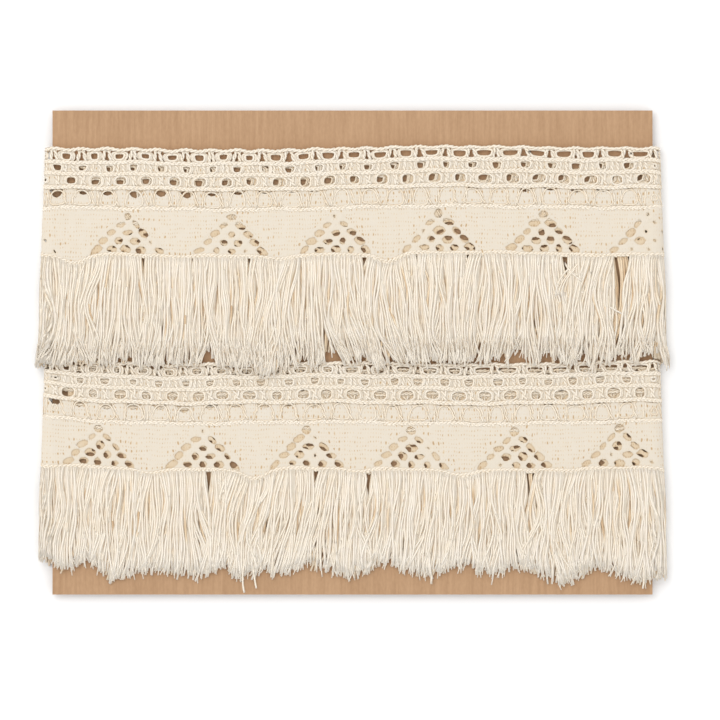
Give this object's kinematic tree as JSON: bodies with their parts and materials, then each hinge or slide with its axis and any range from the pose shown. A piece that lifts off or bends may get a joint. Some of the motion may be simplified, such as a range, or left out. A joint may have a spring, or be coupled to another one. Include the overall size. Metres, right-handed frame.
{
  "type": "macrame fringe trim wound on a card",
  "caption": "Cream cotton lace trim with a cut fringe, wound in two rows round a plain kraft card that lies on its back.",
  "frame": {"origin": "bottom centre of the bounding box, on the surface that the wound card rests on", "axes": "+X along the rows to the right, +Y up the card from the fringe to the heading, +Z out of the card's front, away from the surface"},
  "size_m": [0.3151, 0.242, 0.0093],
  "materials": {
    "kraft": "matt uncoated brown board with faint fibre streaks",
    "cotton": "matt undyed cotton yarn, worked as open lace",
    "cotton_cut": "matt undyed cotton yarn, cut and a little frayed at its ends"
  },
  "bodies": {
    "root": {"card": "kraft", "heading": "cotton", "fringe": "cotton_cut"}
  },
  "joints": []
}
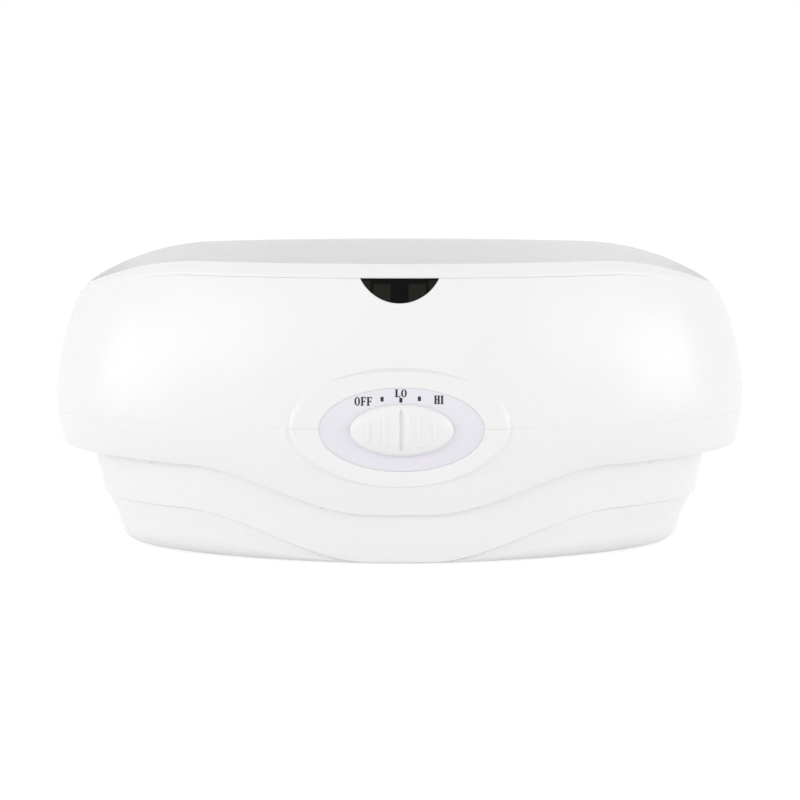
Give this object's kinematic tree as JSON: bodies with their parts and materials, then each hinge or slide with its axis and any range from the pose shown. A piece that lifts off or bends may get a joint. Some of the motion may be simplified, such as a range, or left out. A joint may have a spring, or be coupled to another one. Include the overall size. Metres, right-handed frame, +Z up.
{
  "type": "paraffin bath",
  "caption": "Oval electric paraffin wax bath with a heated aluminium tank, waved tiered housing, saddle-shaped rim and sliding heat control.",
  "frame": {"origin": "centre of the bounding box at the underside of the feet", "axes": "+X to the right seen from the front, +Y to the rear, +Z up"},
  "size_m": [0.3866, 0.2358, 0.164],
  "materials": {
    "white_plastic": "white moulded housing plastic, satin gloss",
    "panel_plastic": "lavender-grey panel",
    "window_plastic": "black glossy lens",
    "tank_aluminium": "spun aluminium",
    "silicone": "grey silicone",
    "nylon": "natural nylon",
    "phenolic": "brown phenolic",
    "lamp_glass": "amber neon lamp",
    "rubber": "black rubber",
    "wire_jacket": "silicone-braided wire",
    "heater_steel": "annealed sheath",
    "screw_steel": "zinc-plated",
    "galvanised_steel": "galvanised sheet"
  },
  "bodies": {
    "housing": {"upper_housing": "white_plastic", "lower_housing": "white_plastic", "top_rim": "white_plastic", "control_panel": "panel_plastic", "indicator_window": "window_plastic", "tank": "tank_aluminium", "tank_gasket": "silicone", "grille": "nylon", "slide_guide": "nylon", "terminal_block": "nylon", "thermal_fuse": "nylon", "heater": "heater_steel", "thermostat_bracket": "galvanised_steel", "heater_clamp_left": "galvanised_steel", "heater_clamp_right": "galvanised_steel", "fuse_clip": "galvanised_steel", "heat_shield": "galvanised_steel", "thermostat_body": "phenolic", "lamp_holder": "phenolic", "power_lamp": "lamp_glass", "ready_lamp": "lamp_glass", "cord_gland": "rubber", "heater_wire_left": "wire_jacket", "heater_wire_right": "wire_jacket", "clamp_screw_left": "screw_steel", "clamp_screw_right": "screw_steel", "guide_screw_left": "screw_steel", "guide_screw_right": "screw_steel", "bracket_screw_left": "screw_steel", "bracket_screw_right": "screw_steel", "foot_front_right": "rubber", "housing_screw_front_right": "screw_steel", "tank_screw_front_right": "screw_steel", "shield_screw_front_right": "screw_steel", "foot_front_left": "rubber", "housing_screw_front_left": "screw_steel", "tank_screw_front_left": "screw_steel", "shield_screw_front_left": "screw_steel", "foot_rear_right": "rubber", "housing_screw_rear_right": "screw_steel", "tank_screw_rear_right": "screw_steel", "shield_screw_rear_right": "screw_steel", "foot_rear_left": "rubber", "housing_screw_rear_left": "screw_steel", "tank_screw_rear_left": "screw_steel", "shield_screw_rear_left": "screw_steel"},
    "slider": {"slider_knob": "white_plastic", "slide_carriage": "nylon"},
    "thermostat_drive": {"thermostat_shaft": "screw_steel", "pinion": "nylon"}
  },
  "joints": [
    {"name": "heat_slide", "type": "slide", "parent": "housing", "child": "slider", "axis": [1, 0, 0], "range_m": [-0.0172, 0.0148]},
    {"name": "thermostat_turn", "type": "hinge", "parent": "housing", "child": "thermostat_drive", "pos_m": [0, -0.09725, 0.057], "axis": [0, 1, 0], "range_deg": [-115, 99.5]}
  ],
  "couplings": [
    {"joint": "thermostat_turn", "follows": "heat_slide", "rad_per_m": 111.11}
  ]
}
• • •
▶ EXERCISE DETAILS: Output the full listing exactly as it stands.

▶ RESULT BELOW:
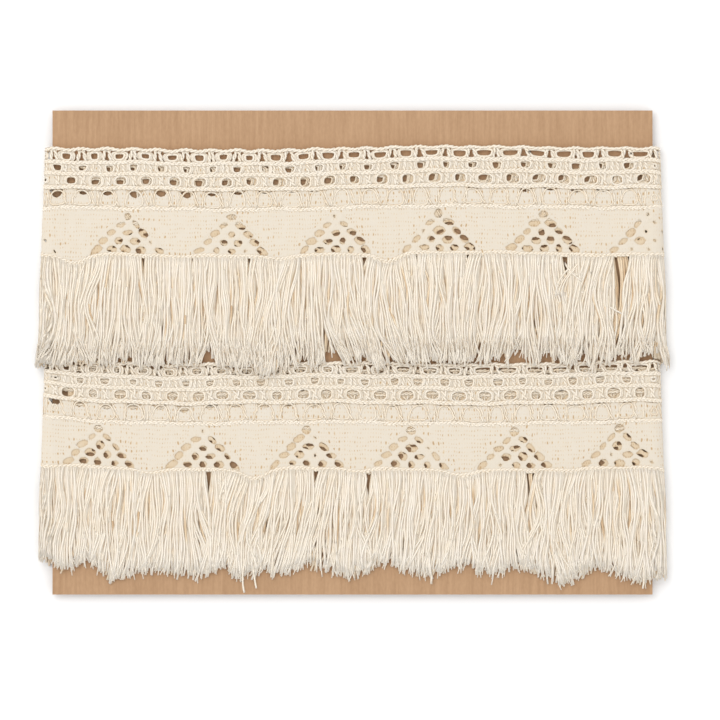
Give this object's kinematic tree as JSON: bodies with their parts and materials, then each hinge or slide with its axis and any range from the pose shown. A piece that lifts off or bends may get a joint. Some of the motion may be simplified, such as a range, or left out. A joint may have a spring, or be coupled to another one. Include the overall size. Metres, right-handed frame.
{
  "type": "macrame fringe trim wound on a card",
  "caption": "Cream cotton lace trim with a cut fringe, wound in two rows round a plain kraft card that lies on its back.",
  "frame": {"origin": "bottom centre of the bounding box, on the surface that the wound card rests on", "axes": "+X along the rows to the right, +Y up the card from the fringe to the heading, +Z out of the card's front, away from the surface"},
  "size_m": [0.3151, 0.242, 0.0093],
  "materials": {
    "kraft": "matt uncoated brown board with faint fibre streaks",
    "cotton": "matt undyed cotton yarn, worked as open lace",
    "cotton_cut": "matt undyed cotton yarn, cut and a little frayed at its ends"
  },
  "bodies": {
    "root": {"card": "kraft", "heading": "cotton", "fringe": "cotton_cut"}
  },
  "joints": []
}
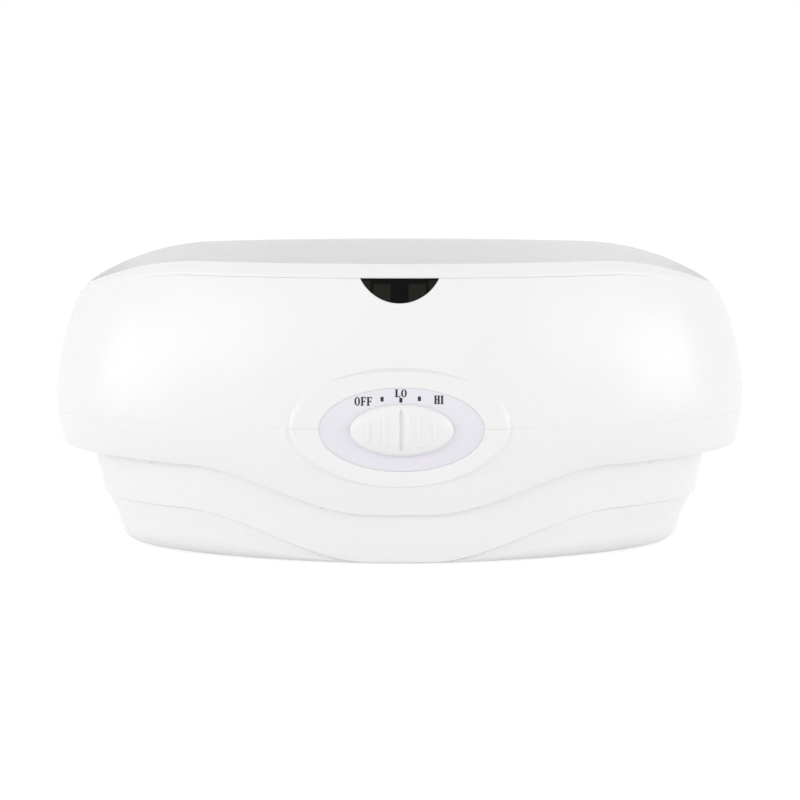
Give this object's kinematic tree as JSON: bodies with their parts and materials, then each hinge or slide with its axis and any range from the pose shown. A piece that lifts off or bends may get a joint. Some of the motion may be simplified, such as a range, or left out. A joint may have a spring, or be coupled to another one. Include the overall size. Metres, right-handed frame, +Z up.
{
  "type": "paraffin bath",
  "caption": "Oval electric paraffin wax bath with a heated aluminium tank, waved tiered housing, saddle-shaped rim and sliding heat control.",
  "frame": {"origin": "centre of the bounding box at the underside of the feet", "axes": "+X to the right seen from the front, +Y to the rear, +Z up"},
  "size_m": [0.3866, 0.2358, 0.164],
  "materials": {
    "white_plastic": "white moulded housing plastic, satin gloss",
    "panel_plastic": "lavender-grey panel",
    "window_plastic": "black glossy lens",
    "tank_aluminium": "spun aluminium",
    "silicone": "grey silicone",
    "nylon": "natural nylon",
    "phenolic": "brown phenolic",
    "lamp_glass": "amber neon lamp",
    "rubber": "black rubber",
    "wire_jacket": "silicone-braided wire",
    "heater_steel": "annealed sheath",
    "screw_steel": "zinc-plated",
    "galvanised_steel": "galvanised sheet"
  },
  "bodies": {
    "housing": {"upper_housing": "white_plastic", "lower_housing": "white_plastic", "top_rim": "white_plastic", "control_panel": "panel_plastic", "indicator_window": "window_plastic", "tank": "tank_aluminium", "tank_gasket": "silicone", "grille": "nylon", "slide_guide": "nylon", "terminal_block": "nylon", "thermal_fuse": "nylon", "heater": "heater_steel", "thermostat_bracket": "galvanised_steel", "heater_clamp_left": "galvanised_steel", "heater_clamp_right": "galvanised_steel", "fuse_clip": "galvanised_steel", "heat_shield": "galvanised_steel", "thermostat_body": "phenolic", "lamp_holder": "phenolic", "power_lamp": "lamp_glass", "ready_lamp": "lamp_glass", "cord_gland": "rubber", "heater_wire_left": "wire_jacket", "heater_wire_right": "wire_jacket", "clamp_screw_left": "screw_steel", "clamp_screw_right": "screw_steel", "guide_screw_left": "screw_steel", "guide_screw_right": "screw_steel", "bracket_screw_left": "screw_steel", "bracket_screw_right": "screw_steel", "foot_front_right": "rubber", "housing_screw_front_right": "screw_steel", "tank_screw_front_right": "screw_steel", "shield_screw_front_right": "screw_steel", "foot_front_left": "rubber", "housing_screw_front_left": "screw_steel", "tank_screw_front_left": "screw_steel", "shield_screw_front_left": "screw_steel", "foot_rear_right": "rubber", "housing_screw_rear_right": "screw_steel", "tank_screw_rear_right": "screw_steel", "shield_screw_rear_right": "screw_steel", "foot_rear_left": "rubber", "housing_screw_rear_left": "screw_steel", "tank_screw_rear_left": "screw_steel", "shield_screw_rear_left": "screw_steel"},
    "slider": {"slider_knob": "white_plastic", "slide_carriage": "nylon"},
    "thermostat_drive": {"thermostat_shaft": "screw_steel", "pinion": "nylon"}
  },
  "joints": [
    {"name": "heat_slide", "type": "slide", "parent": "housing", "child": "slider", "axis": [1, 0, 0], "range_m": [-0.0172, 0.0148]},
    {"name": "thermostat_turn", "type": "hinge", "parent": "housing", "child": "thermostat_drive", "pos_m": [0, -0.09725, 0.057], "axis": [0, 1, 0], "range_deg": [-115, 99.5]}
  ],
  "couplings": [
    {"joint": "thermostat_turn", "follows": "heat_slide", "rad_per_m": 111.11}
  ]
}